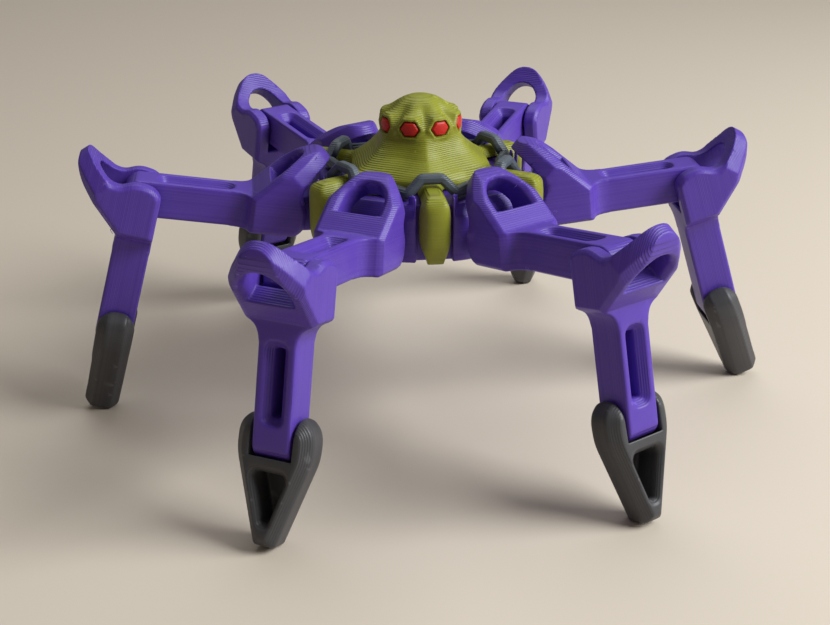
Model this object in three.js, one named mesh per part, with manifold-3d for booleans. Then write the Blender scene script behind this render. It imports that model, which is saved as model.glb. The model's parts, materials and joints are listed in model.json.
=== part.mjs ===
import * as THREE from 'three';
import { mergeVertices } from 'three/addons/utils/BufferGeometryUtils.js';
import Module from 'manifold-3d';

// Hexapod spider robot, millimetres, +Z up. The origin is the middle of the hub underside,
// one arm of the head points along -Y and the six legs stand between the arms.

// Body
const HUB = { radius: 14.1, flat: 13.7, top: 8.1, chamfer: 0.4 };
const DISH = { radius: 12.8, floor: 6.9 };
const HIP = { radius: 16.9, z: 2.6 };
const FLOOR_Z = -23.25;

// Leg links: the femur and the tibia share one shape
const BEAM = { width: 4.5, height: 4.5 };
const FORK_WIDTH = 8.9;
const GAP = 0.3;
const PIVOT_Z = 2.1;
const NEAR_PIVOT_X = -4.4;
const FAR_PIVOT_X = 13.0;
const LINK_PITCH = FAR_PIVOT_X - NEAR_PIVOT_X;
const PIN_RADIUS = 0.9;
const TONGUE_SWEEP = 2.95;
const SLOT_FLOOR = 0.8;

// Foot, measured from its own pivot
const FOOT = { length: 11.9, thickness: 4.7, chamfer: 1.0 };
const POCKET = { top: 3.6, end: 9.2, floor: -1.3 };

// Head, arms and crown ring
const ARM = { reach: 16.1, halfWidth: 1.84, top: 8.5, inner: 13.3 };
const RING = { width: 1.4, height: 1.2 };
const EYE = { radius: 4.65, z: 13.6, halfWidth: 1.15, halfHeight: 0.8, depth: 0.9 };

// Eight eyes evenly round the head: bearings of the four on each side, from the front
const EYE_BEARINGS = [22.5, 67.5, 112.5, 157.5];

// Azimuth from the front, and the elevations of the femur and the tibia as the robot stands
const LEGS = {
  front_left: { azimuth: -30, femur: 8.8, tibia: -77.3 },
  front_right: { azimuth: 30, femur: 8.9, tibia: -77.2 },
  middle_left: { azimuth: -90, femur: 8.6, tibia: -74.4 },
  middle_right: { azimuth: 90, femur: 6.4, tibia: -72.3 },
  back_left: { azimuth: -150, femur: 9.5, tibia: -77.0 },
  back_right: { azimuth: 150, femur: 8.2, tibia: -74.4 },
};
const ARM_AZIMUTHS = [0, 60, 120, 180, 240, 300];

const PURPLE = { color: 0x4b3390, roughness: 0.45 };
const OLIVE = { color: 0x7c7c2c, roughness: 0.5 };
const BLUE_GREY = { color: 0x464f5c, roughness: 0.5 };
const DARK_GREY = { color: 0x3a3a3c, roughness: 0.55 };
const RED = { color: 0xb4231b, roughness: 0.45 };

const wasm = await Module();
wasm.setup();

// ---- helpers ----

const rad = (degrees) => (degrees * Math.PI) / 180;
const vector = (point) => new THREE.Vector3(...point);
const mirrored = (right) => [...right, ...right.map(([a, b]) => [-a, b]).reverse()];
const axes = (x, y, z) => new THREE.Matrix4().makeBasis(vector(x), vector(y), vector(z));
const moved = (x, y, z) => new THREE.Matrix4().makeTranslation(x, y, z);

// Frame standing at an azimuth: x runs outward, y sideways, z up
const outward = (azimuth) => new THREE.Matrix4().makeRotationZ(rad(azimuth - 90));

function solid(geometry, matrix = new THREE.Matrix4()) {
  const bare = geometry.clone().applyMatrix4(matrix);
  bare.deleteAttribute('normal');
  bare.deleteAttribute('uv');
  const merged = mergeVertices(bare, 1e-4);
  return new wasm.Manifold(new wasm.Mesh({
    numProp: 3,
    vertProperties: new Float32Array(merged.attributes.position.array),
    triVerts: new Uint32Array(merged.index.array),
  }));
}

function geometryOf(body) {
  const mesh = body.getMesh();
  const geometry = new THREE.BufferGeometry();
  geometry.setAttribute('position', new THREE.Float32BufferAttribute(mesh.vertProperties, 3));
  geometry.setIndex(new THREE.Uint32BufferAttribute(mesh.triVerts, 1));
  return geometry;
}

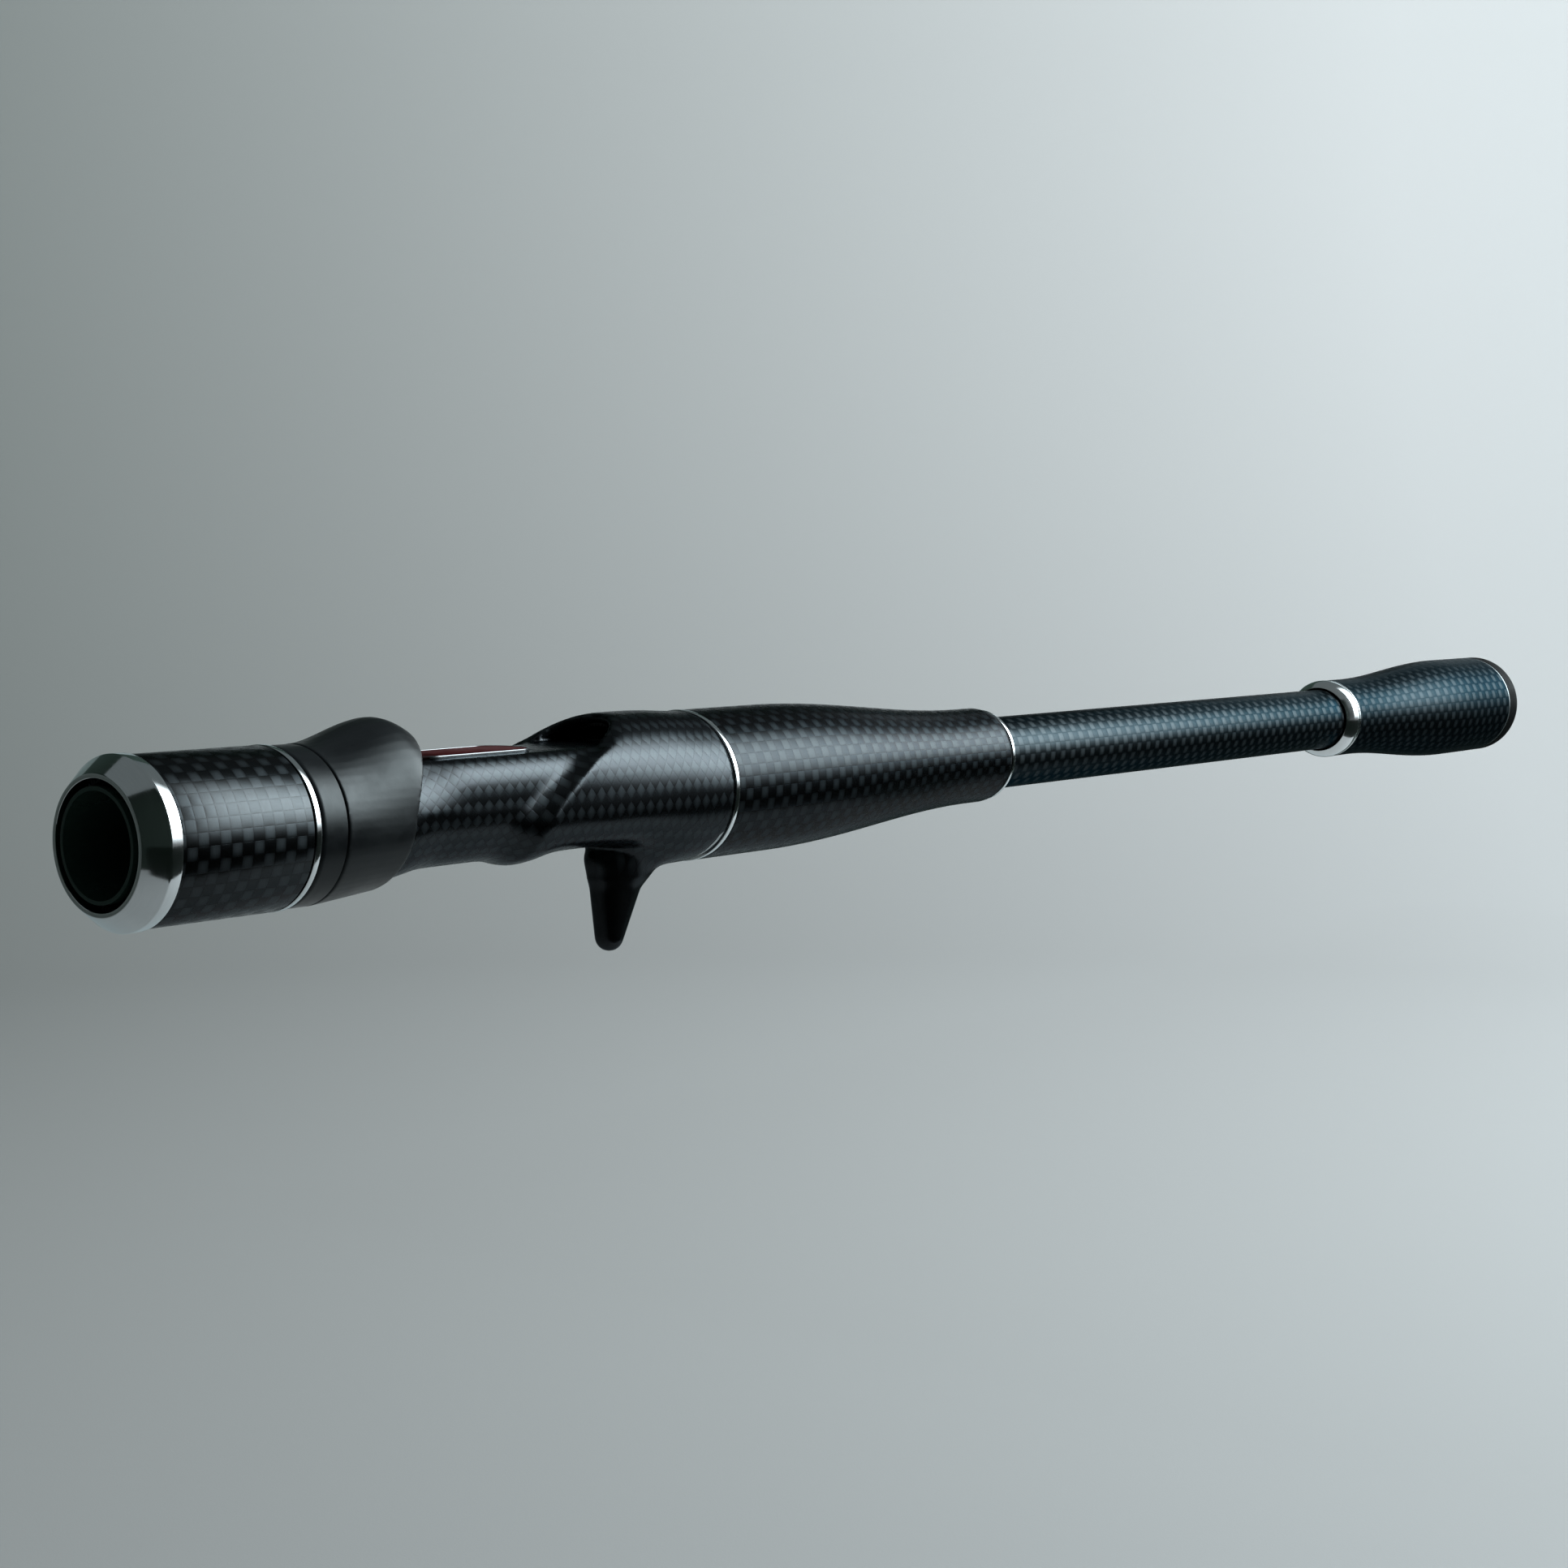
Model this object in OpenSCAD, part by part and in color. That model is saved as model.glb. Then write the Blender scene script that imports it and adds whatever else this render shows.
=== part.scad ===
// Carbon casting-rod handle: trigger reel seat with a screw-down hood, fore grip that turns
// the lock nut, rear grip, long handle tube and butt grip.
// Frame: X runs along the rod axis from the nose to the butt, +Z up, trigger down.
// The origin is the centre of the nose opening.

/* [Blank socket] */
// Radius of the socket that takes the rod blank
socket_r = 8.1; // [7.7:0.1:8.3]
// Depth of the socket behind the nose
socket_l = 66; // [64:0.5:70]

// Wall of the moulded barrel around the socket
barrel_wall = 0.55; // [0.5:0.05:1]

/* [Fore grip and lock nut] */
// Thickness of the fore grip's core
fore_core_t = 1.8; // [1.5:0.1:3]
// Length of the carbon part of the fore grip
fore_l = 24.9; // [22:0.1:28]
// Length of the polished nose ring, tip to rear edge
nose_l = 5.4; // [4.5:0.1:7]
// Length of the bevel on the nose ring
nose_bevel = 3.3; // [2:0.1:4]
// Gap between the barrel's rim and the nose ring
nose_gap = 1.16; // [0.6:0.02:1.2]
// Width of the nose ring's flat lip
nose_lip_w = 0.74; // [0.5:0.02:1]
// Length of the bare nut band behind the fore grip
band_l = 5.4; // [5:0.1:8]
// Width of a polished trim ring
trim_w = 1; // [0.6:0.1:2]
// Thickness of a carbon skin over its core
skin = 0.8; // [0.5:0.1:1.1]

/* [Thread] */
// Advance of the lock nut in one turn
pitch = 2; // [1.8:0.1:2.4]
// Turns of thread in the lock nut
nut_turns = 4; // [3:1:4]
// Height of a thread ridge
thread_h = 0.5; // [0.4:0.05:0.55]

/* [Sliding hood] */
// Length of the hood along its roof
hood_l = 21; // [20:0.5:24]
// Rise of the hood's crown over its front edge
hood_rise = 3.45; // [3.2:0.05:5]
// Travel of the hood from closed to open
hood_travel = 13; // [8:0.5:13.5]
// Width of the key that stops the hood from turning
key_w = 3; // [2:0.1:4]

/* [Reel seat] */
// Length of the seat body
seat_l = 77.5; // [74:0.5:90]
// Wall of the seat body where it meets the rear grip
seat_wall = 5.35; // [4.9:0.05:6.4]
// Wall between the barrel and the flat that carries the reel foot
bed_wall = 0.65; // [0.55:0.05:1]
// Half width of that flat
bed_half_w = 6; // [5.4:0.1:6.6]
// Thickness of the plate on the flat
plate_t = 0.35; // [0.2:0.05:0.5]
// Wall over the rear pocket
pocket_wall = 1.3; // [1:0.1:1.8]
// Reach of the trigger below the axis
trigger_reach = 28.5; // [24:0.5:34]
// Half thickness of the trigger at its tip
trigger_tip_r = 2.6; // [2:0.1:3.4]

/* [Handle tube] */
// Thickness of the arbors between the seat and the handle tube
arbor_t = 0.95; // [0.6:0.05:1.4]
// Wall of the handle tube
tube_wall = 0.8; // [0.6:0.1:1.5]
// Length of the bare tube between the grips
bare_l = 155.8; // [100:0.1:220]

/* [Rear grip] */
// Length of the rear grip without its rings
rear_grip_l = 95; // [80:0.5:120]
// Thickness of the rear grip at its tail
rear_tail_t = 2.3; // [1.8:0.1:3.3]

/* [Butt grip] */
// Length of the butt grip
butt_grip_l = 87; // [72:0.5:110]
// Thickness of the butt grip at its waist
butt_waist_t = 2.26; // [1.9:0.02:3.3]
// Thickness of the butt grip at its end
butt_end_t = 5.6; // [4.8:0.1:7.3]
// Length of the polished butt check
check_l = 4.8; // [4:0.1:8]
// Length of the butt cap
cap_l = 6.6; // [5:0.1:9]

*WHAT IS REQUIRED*
Write out again, exactly, the lines from the start of the entries up to and including the one with "const EYE_BEARINGS = [22.5, 67.5, 112.5, 157.5];". Nothing else belongs in the reply.

*REPLY TO THE EXERCISE*
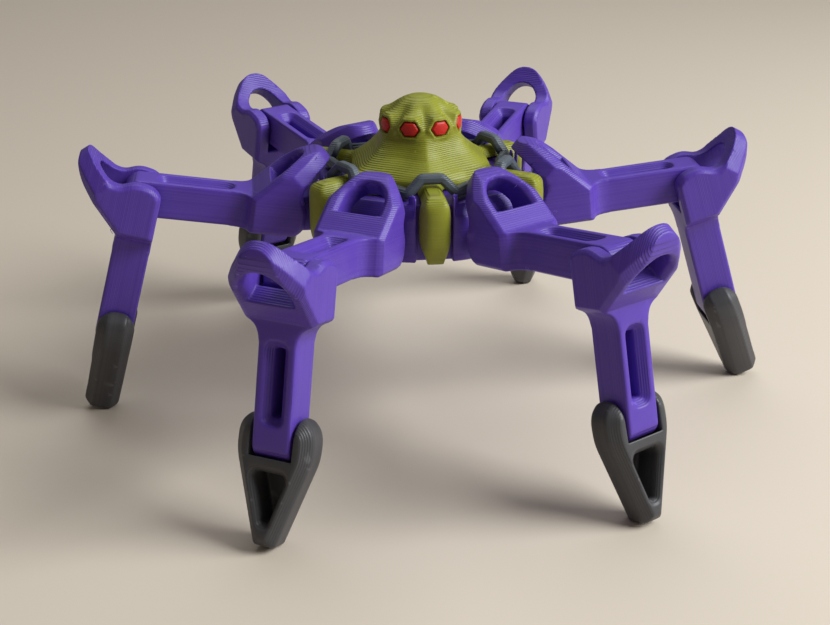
Model this object in three.js, one named mesh per part, with manifold-3d for booleans. Then write the Blender scene script behind this render. It imports that model, which is saved as model.glb. The model's parts, materials and joints are listed in model.json.
=== part.mjs ===
import * as THREE from 'three';
import { mergeVertices } from 'three/addons/utils/BufferGeometryUtils.js';
import Module from 'manifold-3d';

// Hexapod spider robot, millimetres, +Z up. The origin is the middle of the hub underside,
// one arm of the head points along -Y and the six legs stand between the arms.

// Body
const HUB = { radius: 14.1, flat: 13.7, top: 8.1, chamfer: 0.4 };
const DISH = { radius: 12.8, floor: 6.9 };
const HIP = { radius: 16.9, z: 2.6 };
const FLOOR_Z = -23.25;

// Leg links: the femur and the tibia share one shape
const BEAM = { width: 4.5, height: 4.5 };
const FORK_WIDTH = 8.9;
const GAP = 0.3;
const PIVOT_Z = 2.1;
const NEAR_PIVOT_X = -4.4;
const FAR_PIVOT_X = 13.0;
const LINK_PITCH = FAR_PIVOT_X - NEAR_PIVOT_X;
const PIN_RADIUS = 0.9;
const TONGUE_SWEEP = 2.95;
const SLOT_FLOOR = 0.8;

// Foot, measured from its own pivot
const FOOT = { length: 11.9, thickness: 4.7, chamfer: 1.0 };
const POCKET = { top: 3.6, end: 9.2, floor: -1.3 };

// Head, arms and crown ring
const ARM = { reach: 16.1, halfWidth: 1.84, top: 8.5, inner: 13.3 };
const RING = { width: 1.4, height: 1.2 };
const EYE = { radius: 4.65, z: 13.6, halfWidth: 1.15, halfHeight: 0.8, depth: 0.9 };

// Eight eyes evenly round the head: bearings of the four on each side, from the front
const EYE_BEARINGS = [22.5, 67.5, 112.5, 157.5];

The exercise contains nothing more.